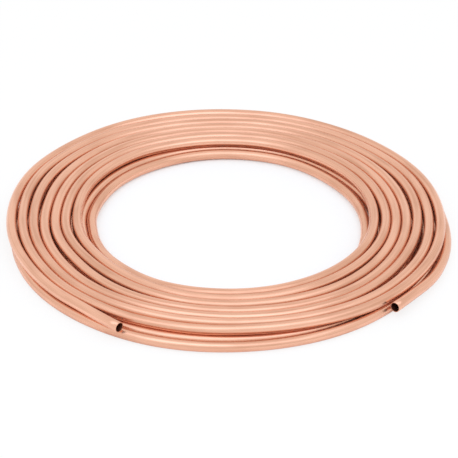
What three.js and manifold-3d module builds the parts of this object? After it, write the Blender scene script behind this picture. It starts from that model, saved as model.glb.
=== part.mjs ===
// Copper tube coil: one length of soft 3/8 in tube wound flat in two layers, both ends free.
// Millimetres, +Z up, the coil lies on z = 0. Angles are degrees, counter-clockwise from above, 0 along +X.
//
// The close-wound pack is one turned solid: two rows of round turns on a common web, so each turn
// shows as a ridge on the top, the underside and both walls. Three lengths of tube that leave the
// pack are swept along their own paths and joined to it: the loop inside the bore that climbs from
// the floor layer to the top layer, and the two free ends with their open mouths.
import * as THREE from "three";
import { mergeVertices } from "three/addons/utils/BufferGeometryUtils.js";
import Module from "manifold-3d";

// ---- driving sizes ----
const TUBE_OD = 9.525; // 3/8 in soft tube
const TUBE_WALL = 0.81; // 0.032 in
const TURN_PITCH = 10.0; // from one turn to the next in a layer
const FIRST_RADIUS = 141.2; // centre line of the innermost full turn
const FLOOR_TURNS = 7;
const TOP_TURNS = 6;
const WEB_HALF = 1.2; // half thickness of the web between neighbouring turns of a row
const FOOT_HALF = 1.2; // half width of the flat on which each floor turn rests
const BORE_DEPTH = 24.0; // how far each mouth is opened
const SEGMENTS = 48; // round the pack
const LOOP_SIDES = 12;
const END_SIDES = 16;

// ---- derived sizes ----
const R = TUBE_OD / 2;
const FLOOR_Z = R;
const TOP_Z = R + TUBE_OD;
const LAST_FLOOR = FIRST_RADIUS + TURN_PITCH * (FLOOR_TURNS - 1);
const LAST_TOP = FIRST_RADIUS + TURN_PITCH * (TOP_TURNS - 1);
const SNUG = TUBE_OD - 0.25; // centre distance of a swept turn that beds into its neighbour
const LOW_Z = FLOOR_Z + 0.3; // the swept floor lengths hang just clear of what the pack stands on

const rad = (deg) => (deg * Math.PI) / 180;

// ---- joining solids ----
const wasm = await Module();
wasm.setup();

function solidOf(geometry) {
  const bare = geometry.clone();
  bare.deleteAttribute("normal");
  bare.deleteAttribute("uv");
  const merged = mergeVertices(bare, 1e-4);
  return new wasm.Manifold(
    new wasm.Mesh({
      numProp: 3,
      vertProperties: new Float32Array(merged.attributes.position.array),
      triVerts: new Uint32Array(merged.index.array),
    }),
  );
}

function geometryOf(solid) {
  const mesh = solid.getMesh();
  const geometry = new THREE.BufferGeometry();
  geometry.setAttribute("position", new THREE.BufferAttribute(new Float32Array(mesh.vertProperties), 3));
  geometry.setIndex(new THREE.BufferAttribute(new Uint32Array(mesh.triVerts), 1));
  const faceted = geometry.toNonIndexed();
  faceted.computeVertexNormals();
  return faceted;
}

// ---- the close-wound pack ----
// Points of one turn's section, from angle a to angle b about its centre.
function arc(radius, z, a, b, count) {
  return Array.from({ length: count + 1 }, (_, i) => {
    const t = rad(a + ((b - a) * i) / count);
    return [radius + R * Math.cos(t), z + R * Math.sin(t)];
  });
}

// The flat-footed underside of one floor turn, between the webs on its two sides.
function foot(radius) {
  const side = Math.sqrt(R * R - WEB_HALF * WEB_HALF);
  return [
    [radius - side, FLOOR_Z - WEB_HALF],
    [radius - FOOT_HALF, 0],
    [radius + FOOT_HALF, 0],
    [radius + side, FLOOR_Z - WEB_HALF],
  ];
}

// Half section of the pack, counter-clockwise with the radius to the right and z up.
function packProfile() {
  const web = (Math.asin(WEB_HALF / R) * 180) / Math.PI;
  const lean = 45; // where the wall of a top turn meets the wall of a floor turn
  const under = Array.from({ length: FLOOR_TURNS }, (_, k) => foot(FIRST_RADIUS + TURN_PITCH * k));
  const outerFloor = arc(LAST_FLOOR, FLOOR_Z, 0, 180 - lean, 4);
  const outerTop = arc(LAST_TOP, TOP_Z, -lean, 180 - web, 6);
  const ridges = [];
  for (let k = TOP_TURNS - 2; k > 0; k -= 1) {
    ridges.push(...arc(FIRST_RADIUS + TURN_PITCH * k, TOP_Z, web, 180 - web, 5));
  }
  const innerTop = arc(FIRST_RADIUS, TOP_Z, web, 225, 6);
  const innerFloor = arc(FIRST_RADIUS, FLOOR_Z, 135, 180, 2);
  const points = [...under.flat(), ...outerFloor, ...outerTop, ...ridges, ...innerTop, ...innerFloor];
  return [...points, points[0]].map(([x, z]) => new THREE.Vector2(x, z));
}

function pack() {
  const geometry = new THREE.LatheGeometry(packProfile(), SEGMENTS);
  geometry.rotateX(Math.PI / 2);
  const turned = solidOf(geometry);
  if (turned.volume() > 0) return turned;
  return solidOf(new THREE.LatheGeometry(packProfile().reverse(), SEGMENTS).rotateX(Math.PI / 2));
}

// ---- lengths of tube that leave the pack ----
// Each station is [angle, radius, height] of the centre line.
function centreLine(stations) {
  const points = stations.map(
    ([angle, radius, z]) => new THREE.Vector3(radius * Math.cos(rad(angle)), radius * Math.sin(rad(angle)), z),
  );
  return new THREE.CatmullRomCurve3(points, false, "centripetal");
}

function ring(sides) {
  const turn = (i) => (2 * Math.PI * i) / sides;
  return new THREE.Shape(
    Array.from({ length: sides }, (_, i) => new THREE.Vector2(R * Math.cos(turn(i)), R * Math.sin(turn(i)))),
  );
}

function swept(curve, sides, steps) {
  return solidOf(new THREE.ExtrudeGeometry(ring(sides), { steps, extrudePath: curve, bevelEnabled: false }));
}

// A free end: the swept length with its mouth opened along the last straight step.
function openEnd(stations, steps) {
  const curve = centreLine(stations);
  const line = curve.getSpacedPoints(steps);
  const mouth = line[steps];
  const along = mouth.clone().sub(line[steps - 1]).normalize();
  const reach = BORE_DEPTH + TUBE_OD;
  const drill = new THREE.CylinderGeometry(R - TUBE_WALL, R - TUBE_WALL, reach, 24);
  drill.applyQuaternion(new THREE.Quaternion().setFromUnitVectors(new THREE.Vector3(0, 1, 0), along));
  const centre = mouth.clone().addScaledVector(along, reach / 2 - BORE_DEPTH);
  drill.translate(centre.x, centre.y, centre.z);
  return { body: swept(curve, END_SIDES, steps), drill: solidOf(drill) };
}

// The innermost turn: out of the floor layer, round the bore, and up on to the top layer.
function climbingLoop() {
  const snug = FIRST_RADIUS - SNUG;
  const free = snug - 3.2; // where the loop stands a little clear of the turn outside it
  const stations = [
    [-52, FIRST_RADIUS + 0.8, LOW_Z + 0.8],
    [-32, FIRST_RADIUS - 5, LOW_Z],
    [-10, free + 0.8, LOW_Z],
    [15, free, LOW_Z],
    [40, free + 1.8, LOW_Z],
    [65, snug, LOW_Z],
    [95, snug, LOW_Z],
    [125, snug, LOW_Z],
    [150, snug - 1, LOW_Z],
    [178, free, LOW_Z],
    [195, free - 0.6, LOW_Z + 0.14 * TUBE_OD],
    [210, free - 0.2, LOW_Z + 0.4 * TUBE_OD],
    [225, free + 0.8, LOW_Z + 0.68 * TUBE_OD],
    [242, snug - 1, LOW_Z + 0.9 * TUBE_OD],
    [260, snug, TOP_Z],
    [300, snug + 0.4, TOP_Z],
    [335, FIRST_RADIUS - 6.5, TOP_Z],
    [362, FIRST_RADIUS - 4, TOP_Z],
    [384, FIRST_RADIUS - 1.2, TOP_Z - 0.2],
    [402, FIRST_RADIUS + 0.8, TOP_Z - 0.9],
  ];
  return swept(centreLine(stations), LOOP_SIDES, 58);
}

// The outermost top turn, which lies on the floor layer's last turn and springs out at its end.
function topEnd() {
  const snug = LAST_TOP + SNUG;
  const stations = [
    [-58, LAST_TOP - 0.6, TOP_Z - 0.9],
    [-38, LAST_TOP + 2, TOP_Z - 0.2],
    [-18, LAST_TOP + 5.8, TOP_Z],
    [5, snug - 0.8, TOP_Z],
    [40, snug, TOP_Z],
    [90, snug, TOP_Z],
    [140, snug, TOP_Z],
    [190, snug, TOP_Z],
    [215, snug, TOP_Z],
    [227, snug + 1.1, TOP_Z],
    [235, snug + 3.6, TOP_Z],
    [243, snug + 8.9, TOP_Z],
  ];
  return openEnd(stations, 40);
}

// The start of the floor layer, which springs out and climbs the shoulder of the turn inside it.
function floorEnd() {
  const stations = [
    [48, LAST_FLOOR - 0.8, LOW_Z + 0.6],
    [24, LAST_FLOOR - 0.2, LOW_Z],
    [2, LAST_FLOOR + 2.2, LOW_Z],
    [-14, LAST_FLOOR + 4.9, LOW_Z + 0.9],
    [-27, LAST_FLOOR + 6.1, LOW_Z + 2.4],
    [-36, LAST_FLOOR + 5.9, LOW_Z + 4.0],
    [-45.3, LAST_FLOOR + 8.2, LOW_Z + 5.9],
  ];
  return openEnd(stations, 12);
}

// ---- the coil ----
function coil() {
  const top = topEnd();
  const floor = floorEnd();
  let solid = pack().add(climbingLoop());
  solid = solid.add(top.body).add(floor.body);
  return solid.subtract(top.drill).subtract(floor.drill);
}

const copper = new THREE.MeshStandardMaterial({ color: 0xdf9f80, roughness: 0.34, metalness: 1.0 });
const tube = new THREE.Mesh(geometryOf(coil()), copper);
tube.name = "tube_coil";

// The origin goes under the middle of the coil's own box.
tube.geometry.computeBoundingBox();
const box = tube.geometry.boundingBox;
tube.geometry.translate(-(box.min.x + box.max.x) / 2, -(box.min.y + box.max.y) / 2, 0);

const group = new THREE.Group();
group.name = "copper_tube_coil";
group.add(tube);

export default group;
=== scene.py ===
"""Copper tube coil: one length of soft 3/8 in tube wound flat in two layers, with both ends free.

Lengths are metres, +Z is up and the coil lies on z = 0. "Turns out" counts whole turns along the tube
from the place inside the bore where it climbs from the floor layer to the top layer.
"""

import math

import bmesh
import bpy
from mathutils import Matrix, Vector


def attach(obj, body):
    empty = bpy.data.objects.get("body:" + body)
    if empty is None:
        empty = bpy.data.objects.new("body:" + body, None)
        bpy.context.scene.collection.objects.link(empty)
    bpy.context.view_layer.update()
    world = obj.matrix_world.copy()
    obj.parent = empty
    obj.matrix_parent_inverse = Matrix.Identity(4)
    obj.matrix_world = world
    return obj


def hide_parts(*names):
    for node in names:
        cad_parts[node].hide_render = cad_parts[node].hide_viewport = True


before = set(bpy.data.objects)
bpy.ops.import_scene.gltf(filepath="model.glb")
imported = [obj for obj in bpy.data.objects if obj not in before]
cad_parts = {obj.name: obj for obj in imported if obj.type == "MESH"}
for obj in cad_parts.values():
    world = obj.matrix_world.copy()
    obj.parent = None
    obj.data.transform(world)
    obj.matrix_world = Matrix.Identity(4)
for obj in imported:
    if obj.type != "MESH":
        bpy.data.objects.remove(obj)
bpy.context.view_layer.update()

bl_info = {
    "name": "Copper Tube Coil",
    "version": (1, 0, 0),
    "blender": (4, 5, 0),
    "location": "View3D > Sidebar > Coil",
    "description": "Winds a two-layer coil of soft copper tube and its studio stage",
    "category": "Add Mesh",
}

MM = 0.001

# ---- sizes and colours as made ----
TUBE_DIAMETER = 9.525 * MM
TUBE_WALL = 0.81 * MM
TURN_GAP = 0.025 * MM
FLOOR_RADIUS = 121.5 * MM
TOP_RADIUS = 124.3 * MM
FLOOR_TURNS = 7.640
TOP_TURNS = 7.1606
LOOSENESS = 1.0
STEPS_PER_TURN = 132
SIDES = 28
COPPER = (0.865, 0.488, 0.342)
TARNISH = (0.65, 0.341, 0.222)
# The bore's colour is darker than the copper's own: painted shade inside the tube.
BORE_PAINTED_SHADE = (0.14, 0.044, 0.026)
STUDIO_FLOOR = (0.97, 0.97, 0.97)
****
▶ [What the task asks]
Which lines hold the string "empty"? Copy all of them from the data above.

▶ [Answer for this exercise]
    empty = bpy.data.objects.get("body:" + body)
    if empty is None:
        empty = bpy.data.objects.new("body:" + body, None)
        bpy.context.scene.collection.objects.link(empty)
    obj.parent = empty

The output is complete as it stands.